Fait remarquable, tous les pays de la région sont minés par deux phénomènes devenus structurels, l’inflation et l’endettement. On dira que ces deux phénomènes sont mondiaux, mais leurs impacts sont différents en fonction de la structure de chaque économie, comme la diversification économique, la politique du taux de change, la structure du commerce extérieur et les soldes de la balance de paiement.

Le même bulletin d’information économique de la région MENA note que « Des ratios dette/PIB élevés peuvent engendrer des conséquences économiques majeures. Lorsque les États empruntent, ils peuvent évincer les investissements du secteur privé, car la hausse des taux d’intérêt peut entraîner une augmentation du coût du capital pour ce dernier.

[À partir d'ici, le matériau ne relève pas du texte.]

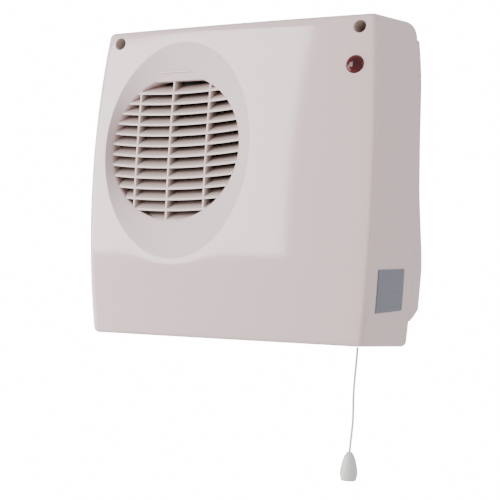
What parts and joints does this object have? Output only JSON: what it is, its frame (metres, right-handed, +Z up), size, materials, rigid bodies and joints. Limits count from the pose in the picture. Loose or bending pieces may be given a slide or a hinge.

En outre, des niveaux élevés d’endettement peuvent s’accompagner de paiements d’intérêts coûteux qui réduisent progressivement la capacité de l’État à réaliser d’autres investissements publics favorables à la croissance. Et puis, l’effet des dépenses budgétaires supplémentaires sur le PIB — ce que l’on appelle le multiplicateur budgétaire — est plus faible lorsque la dette publique est élevée. Tout a un coût lorsqu’il s’agit de sortir de l’endettement. Certes, le désendettement par la croissance et le désendettement par l’inflation sont présentés comme des scénarios prometteurs ».  La seule voie salutaire pour un désendettement public est celle d’une  croissance robuste et soutenue. Le désendettement par l’inflation est hautement risqué. L’inflation est qualifiée par les économistes comme l’impôt des pauvres et à ce titre, elle peut conduire à une détérioration du pouvoir d’achat et ainsi poser un problème de climat social et dont la réponse ne peut être que l’intervention de l’Etat par le budget et la création monétaire, ce qui aggrave encore l’endettement. C’est ce qu’on appelle la spirale inflationniste et son corolaire, craint par tout le monde, la Stagflation. La situation est certainement moins grave lorsqu’il s’agit d’un endettement interne (en monnaie locale) comparé à un endettement externe (fluctuations des taux de change des monnaies d’emprunts). L’Algérie est dans la situation d’un endettement interne et qui présente un moindre risque pour conduire des réformes budgétaires et monétaires soutenables. Mais une croissance forte et durable est la clé pour assurer une pérennité à notre système social re-distributif et solidaire.